The admission fee to traverse up to the bars takes both off most people’s must-see list, which for Air Bar might be perfectly acceptable. Air Bar is more of a perk for people who are already at the Stratosphere. It has all the bar necessities, flat-screen TVs, draft beer, signature drinks and also features a live DJ Thursday-Sunday.
Level 107, on the other hand, is a lover’s destination. It provides a breathtaking backdrop at night with the lights of the Strip and provides ambiance with dim lighting, live music and delectable bites and deserts.

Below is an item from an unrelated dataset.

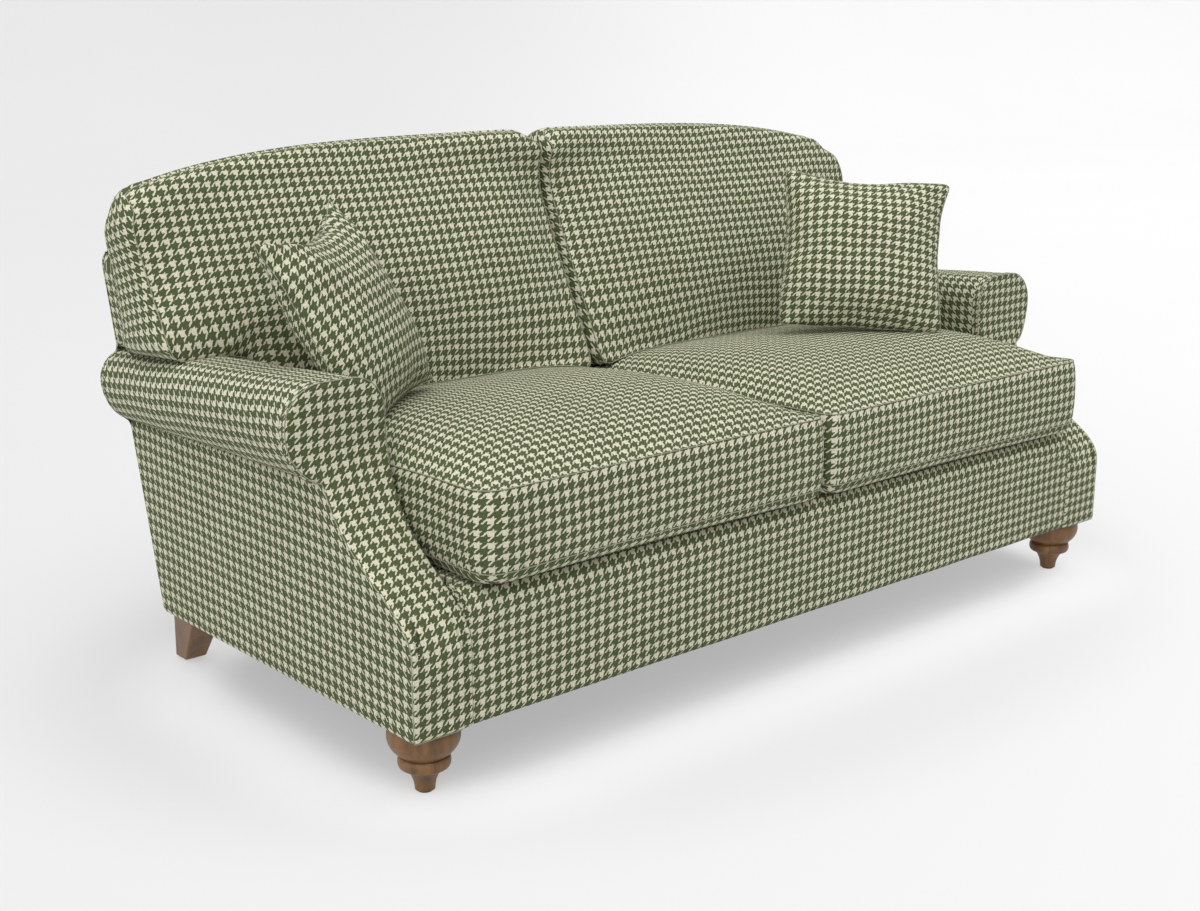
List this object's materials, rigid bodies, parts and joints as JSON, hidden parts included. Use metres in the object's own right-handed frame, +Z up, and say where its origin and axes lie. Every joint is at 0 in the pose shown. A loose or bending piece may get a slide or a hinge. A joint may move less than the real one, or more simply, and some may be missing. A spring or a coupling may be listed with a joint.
{
  "type": "three-seater sofa",
  "caption": "Upholstered sofa with rolled arms, raked back, loose boxed seat and back cushions, scatter cushions, turned front feet and square raked rear feet.",
  "frame": {"origin": "on the floor, under the centre of the sofa's bounding box", "axes": "+X across the sofa to its right arm as seen from the front, +Y from the front to the back, +Z up"},
  "size_m": [1.908, 0.977, 0.9528],
  "materials": {
    "frame_timber": "sawn beech",
    "spring_steel": "drawn wire",
    "clip_plastic": "moulded",
    "webbing": "woven elastic webbing",
    "platform_cloth": "plain lining cloth over padding",
    "check_frame": "green and cream houndstooth weave",
    "check_seat": "green and cream houndstooth weave over foam",
    "check_back": "green and cream houndstooth weave over fibre",
    "check_scatter": "green and cream houndstooth weave over feather",
    "dust_cloth": "black non-woven cloth",
    "foot_wood": "dark stain, satin lacquer",
    "zinc_steel": "zinc plated",
    "glide_plastic": "moulded"
  },
  "bodies": {
    "frame": {"front_rail": "frame_timber", "back_rail": "frame_timber", "side_rail_left": "frame_timber", "side_rail_right": "frame_timber", "centre_rail": "frame_timber", "corner_blocks": "frame_timber", "scroll_board_left": "frame_timber", "scroll_board_right": "frame_timber", "arm_slats_left": "frame_timber", "arm_slats_right": "frame_timber", "back_post_left": "frame_timber", "back_post_right": "frame_timber", "top_rail": "frame_timber", "spring_rail": "frame_timber", "centre_post": "frame_timber", "seat_springs": "spring_steel", "spring_clips": "clip_plastic", "back_webbing": "webbing", "seat_platform": "platform_cloth", "front_border": "check_frame", "arm_facing_left": "check_frame", "arm_facing_right": "check_frame", "arm_cover_left": "check_frame", "arm_cover_right": "check_frame", "outside_arm_left": "check_frame", "outside_arm_right": "check_frame", "inside_back": "check_frame", "outside_back": "check_frame", "dust_cover": "dust_cloth", "foot_front_left": "foot_wood", "foot_front_right": "foot_wood", "foot_rear_left": "foot_wood", "foot_rear_right": "foot_wood", "foot_studs": "zinc_steel", "foot_nuts": "zinc_steel", "foot_glides": "glide_plastic"},
    "seat_left": {"seat_cushion_left": "check_seat"},
    "seat_right": {"seat_cushion_right": "check_seat"},
    "back_left": {"back_cushion_left": "check_back"},
    "back_right": {"back_cushion_right": "check_back"},
    "scatter_a": {"scatter_left": "check_scatter"},
    "scatter_b": {"scatter_right": "check_scatter"}
  },
  "joints": [
    {"name": "seat_left_out", "type": "slide", "parent": "frame", "child": "seat_left", "axis": [0, -0.9997, 0.0262], "range_m": [0, 0.75]},
    {"name": "seat_right_out", "type": "slide", "parent": "frame", "child": "seat_right", "axis": [0, -0.9997, 0.0262], "range_m": [0, 0.75]},
    {"name": "back_left_up", "type": "slide", "parent": "frame", "child": "back_left", "axis": [0, 0.2419, 0.9703], "range_m": [0, 0.5]},
    {"name": "back_right_up", "type": "slide", "parent": "frame", "child": "back_right", "axis": [0, 0.2419, 0.9703], "range_m": [0, 0.5]},
    {"name": "scatter_left_up", "type": "slide", "parent": "seat_left", "child": "scatter_a", "axis": [0, 0, 1], "range_m": [0, 0.4]},
    {"name": "scatter_right_up", "type": "slide", "parent": "seat_right", "child": "scatter_b", "axis": [0, 0, 1], "range_m": [0, 0.4]}
  ]
}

Bar districts are the typical beer-drinking hubs in many cities with rows of taverns separated by a few shops and a single street. The Strip is essentially the same thing, except you’ll have to venture through massive casinos to find most bars.
Cabo Wabo Cantina, Margaritavillie and PBR Rock Bar are the exception to the rule. The three, along with Chateau, make for an unofficial bar row at the busiest point on the Strip with a similar fun-loving feel and outdoor patios.

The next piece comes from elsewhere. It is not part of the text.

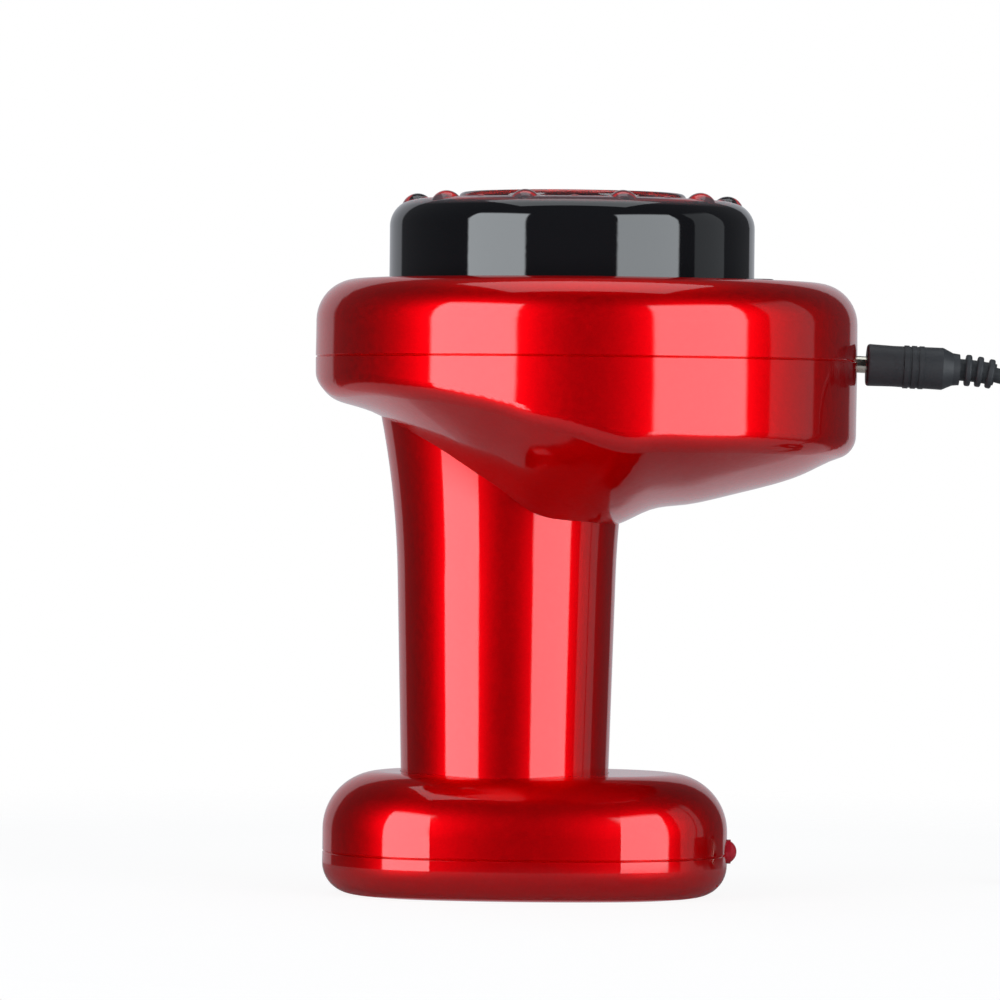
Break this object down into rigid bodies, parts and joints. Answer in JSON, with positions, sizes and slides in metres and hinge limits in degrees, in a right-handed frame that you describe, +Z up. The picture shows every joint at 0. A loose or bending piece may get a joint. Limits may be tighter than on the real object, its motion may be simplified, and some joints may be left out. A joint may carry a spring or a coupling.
{
  "type": "electric cupping massager",
  "caption": "Hand-held electric cupping massager: round head with a domed suction cup, round handle, oval foot with a lamp, and a plugged-in charging lead.",
  "frame": {"origin": "on the plane the foot stands on, below the centre of the round head", "axes": "+Z up through the head, +X towards the charging socket and the foot lamp, +Y to the back"},
  "size_m": [0.2314, 0.1116, 0.1446],
  "materials": {
    "red_housing": "high-gloss candy red",
    "panel_gloss": "high-gloss slate black",
    "key_gloss": "gloss slate black",
    "smoke_cup": "smoke grey, translucent, glossy",
    "circuit_board": "green solder mask",
    "black_parts": "moulded black",
    "lamp_red": "clear red",
    "black_rubber": "satin dark grey",
    "soft_seal": "soft grey silicone",
    "port_grey": "satin grey",
    "heater_foil": "thin foil heater",
    "inner_plastic": "moulded natural white",
    "steel": "zinc plated",
    "brass_part": "turned",
    "plated_contact": "nickel plated",
    "contact_tongue": "moulded white",
    "cell_wrap": "shrink wrap"
  },
  "bodies": {
    "housing": {"air_block": "inner_plastic", "air_hose": "soft_seal", "battery_carrier": "inner_plastic", "battery_cell": "cell_wrap", "battery_contact": "steel", "battery_spring": "steel", "board_chips": "black_parts", "board_screws": "steel", "bracket_screws": "steel", "charge_jack": "black_parts", "clamp_screws": "steel", "control_board": "circuit_board", "control_panel": "panel_gloss", "cup_seal": "soft_seal", "foot_cover": "red_housing", "foot_lamp": "lamp_red", "foot_screws": "steel", "foot_shell": "red_housing", "frame_plate": "inner_plastic", "frame_screws": "steel", "handle_clamp": "steel", "handle_screws": "steel", "handle_tube": "red_housing", "head_cover": "red_housing", "head_shell": "red_housing", "heater_ring": "heater_foil", "indicator_lamps": "lamp_red", "jack_pin": "brass_part", "key_switches": "black_parts", "lamp_board": "circuit_board", "light_board": "circuit_board", "light_tub": "inner_plastic", "main_board": "circuit_board", "massage_cup": "smoke_cup", "pump_bracket": "steel", "pump_cap": "inner_plastic", "pump_diaphragm": "soft_seal", "pump_housing": "inner_plastic", "pump_motor": "steel", "pump_rocker": "inner_plastic", "red_lamps": "lamp_red", "release_valve": "steel", "suction_port": "port_grey", "valve_spring": "steel"},
    "key_heat": {"key_heat": "key_gloss"},
    "key_power": {"key_power": "key_gloss"},
    "key_suction": {"key_suction": "key_gloss"},
    "pump_drive": {"pump_shaft": "steel", "pump_rotor": "steel", "pump_eccentric": "brass_part"},
    "valve_stem": {"valve_plunger": "steel"},
    "charging_lead": {"plug_barrel": "plated_contact", "plug_body": "black_rubber", "strain_relief": "black_rubber", "cord_lead": "black_rubber", "cord_coil": "black_rubber", "usb_plug_body": "black_rubber", "usb_plug_shell": "plated_contact", "usb_plug_tongue": "contact_tongue"}
  },
  "joints": [
    {"name": "key_heat_press", "type": "slide", "parent": "housing", "child": "key_heat", "axis": [0, 0, -1], "range_m": [0, 0.0005], "stiffness_N_per_m": 800, "springref_m": -0.0005},
    {"name": "key_power_press", "type": "slide", "parent": "housing", "child": "key_power", "axis": [0, 0, -1], "range_m": [0, 0.0005], "stiffness_N_per_m": 800, "springref_m": -0.0005},
    {"name": "key_suction_press", "type": "slide", "parent": "housing", "child": "key_suction", "axis": [0, 0, -1], "range_m": [0, 0.0005], "stiffness_N_per_m": 800, "springref_m": -0.0005},
    {"name": "pump_spin", "type": "hinge", "parent": "housing", "child": "pump_drive", "pos_m": [0.03, -0.0155, 0.101], "axis": [0, 1, 0], "continuous": true},
    {"name": "valve_open", "type": "slide", "parent": "housing", "child": "valve_stem", "axis": [-1, 0, 0], "range_m": [0, 0.0012], "stiffness_N_per_m": 300, "springref_m": -0.001},
    {"name": "plug_insert", "type": "slide", "parent": "housing", "child": "charging_lead", "axis": [0.999, 0, -0.0436], "range_m": [-0.0015, 0.0075]}
  ]
}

Cabo Wabo and Margaritaville are more similar than they are different. Both, of course, have a tequila-loving rocker attached to their concepts. Cabo Wabo, the brainchild of former Van Halen frontman Sammy Hagar, sits across the street from the Bellagio and features a nearly endless supply of Hagar’s Cabo Wabo Tequila. An outdoor patio offers stunning views of the fountains at Bellagio and inside you’ll find a stage with live bands and the occasional performance by the Red Rocker, Hagar, himself.
Margaritaville is based off the Jimmy Buffett song of the same name with a plethora of the icy concoction and enough shakers of salt to not worry about losing one.
Patrons can choose between a Strip-side outdoor patio or come inside where a three-story volcano erupts every three hours, spilling margarita mix into two 300-gallon blenders.
PBR pairs Southern favorites like whiskey and BBQ with mechanical bull riding and scantily-clad women on tire swings. Gorgeous servers blow whistles to attract patrons into the patio that nearly extends to the sidewalk on the Strip and offer 128-ounce guitar-shaped souvenir cups filled either draft beer or frozen drinks.